Von: Barry Truax
Datum: Sat, 17 Sep 2016
Betreff: [cec-c] Re: Don Buchla 1937 – 2016
Although Don and his creative ingenuity in the world of synthesizer
design has long been acknowledged and admired, as in the header of this
post, may I add a personal tribute to this sad news.
The Buchla 100 was the first synth I ever used compositionally, back in
1969-71, at the Univ. of British Columbia (we still have one in the SFU
studio), and one could say that it hooked me on electronic music.
Although I went on afterwards to the Institute of Sonology with its
sophisticated, custom designed voltage-control studios, and its much
more modest efforts in computer music synthesis and composition, it was
the programmability and improvisatory flexibility of voltage control
that really inspired me. And of course, Mort Subotnick took Don’s
compositional vision to a whole new level – arguably one of the best
designer/composer collaborations in our history.
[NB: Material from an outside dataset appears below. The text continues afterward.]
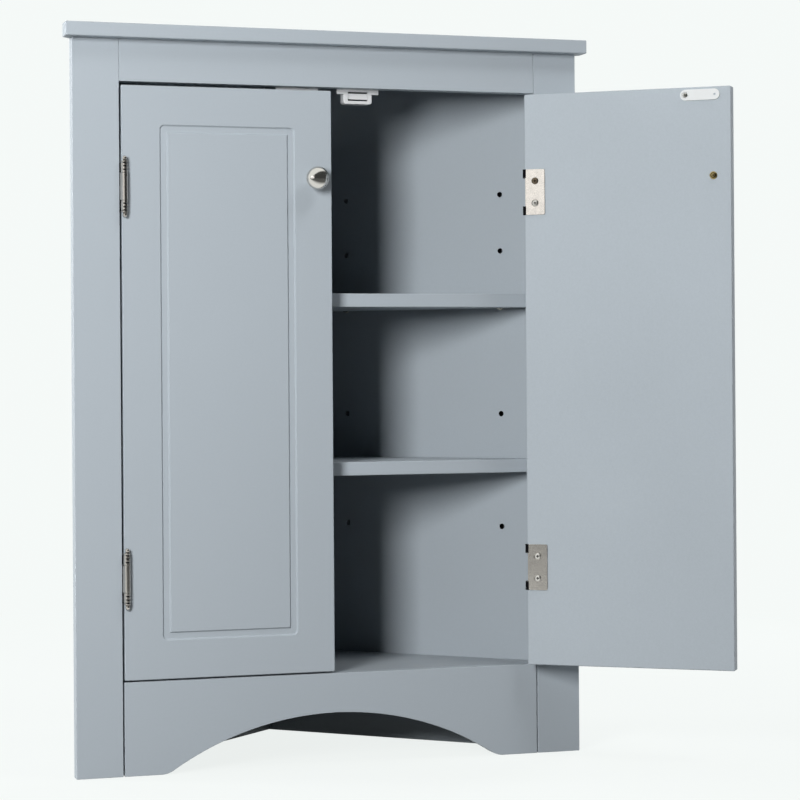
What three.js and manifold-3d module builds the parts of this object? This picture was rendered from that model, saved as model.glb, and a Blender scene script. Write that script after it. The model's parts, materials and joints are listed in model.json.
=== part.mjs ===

I will leave it to others to expound on the brilliance and originality
of Don’s long succession of instruments, but let me also remind you all
what a great performer Don was, as well. I will never forget his
performance on multiple instruments of his own design in Bourges, where
he elegantly moved from one setup to another, always perfectly in
control of them, never a hesitation or a false start – a true virtuoso,
creating a professional standard that many other ‚live electronic
musicians‘ can only aspire to.
As he moved into the MIDI world, my other fond memory is of his piece
for percussion and ‚thief‘ (played in this case by himself). It was a
deceptively simple theatrical ploy where the audience is lulled into a
conventional expectation that the performer is actually playing the
percussion instruments on stage – even when the thief removes them one
at a time, and the percussionist continues to ‚air play‘ them in the
very position of their absence. Even when the audience knows the ruse,
or catches on to it, the result was a masterful commentary on virtuality
which, for once, was given a brilliant theatrical presence.
As others have said, this is the end of an era for a great instrument
designer. I trust that there are those who will preserve the amazing
legacy he has created.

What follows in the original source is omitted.